Il torpore, forse solo apparente, nella realtà significa acquiescenza allo spettacolo di una classe dirigente, amministrativa e politica spesso mediocre, autoreferenziale, poco stimata perché poco stimabile (con le ovvie fortunate eccezioni). Significa fingere che contino ancora manipolatori di voti e dispensatori di favori che hanno fatto il bello e cattivo tempo distribuendo posti di lavoro fasulli, non perché tutti ne hanno diritto, ma per comprare fedeltà servili.

E in tanti continuano nel torpore evocato dall’ex prefetto senza accorgersi che quei dispensatori di piccole prebende hanno ormai gli scaffali delle loro “bancarelle” vuoti e se promettono lo fanno con inganno. La realtà non mente: oltre 700.000 calabresi negli ultimi vent’anni hanno lasciato la Calabria, i giovani di maggior valore non hanno trovato modo di provare qui le proprie capacità.

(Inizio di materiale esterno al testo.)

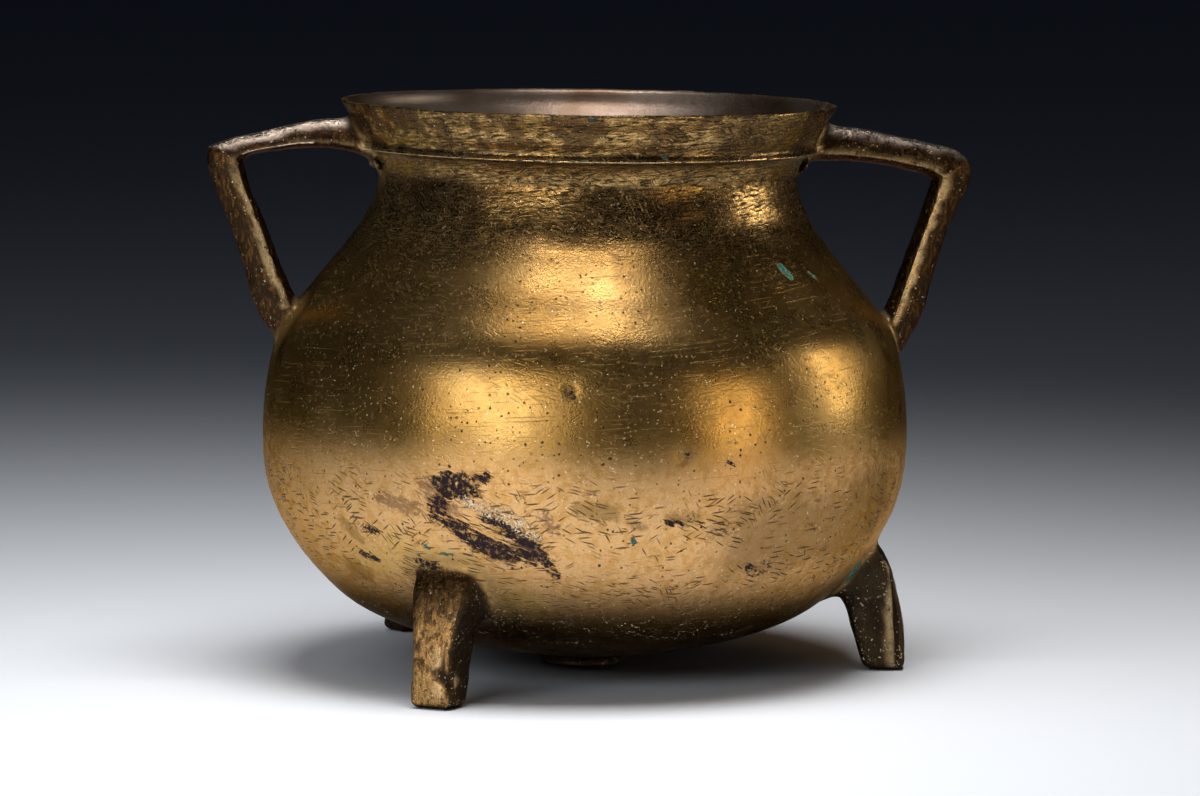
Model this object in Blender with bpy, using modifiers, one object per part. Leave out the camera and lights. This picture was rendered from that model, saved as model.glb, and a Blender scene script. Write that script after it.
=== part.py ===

E purtroppo in grande maggioranza, pur potendo, non torneranno indietro. Con questi ritmi nel 2040 la Calabria avrà meno di un milione di abitanti e le città “calabresi” saranno tutte fuori dallo Stivale, da Milano in su, verso l’Europa e il mondo.

Questi concetti li ha espressi con chiarezza, affetto e intelligenza un eccellente prefetto, romana, mentre dovremmo essere noi calabresi a urlare queste parole e spiegare che il cosiddetto torpore può essere sinonimo di acquiescenza, pavidità, disinteresse per le sorti delle nostre comunità. In poche parole, una condizione insopportabile.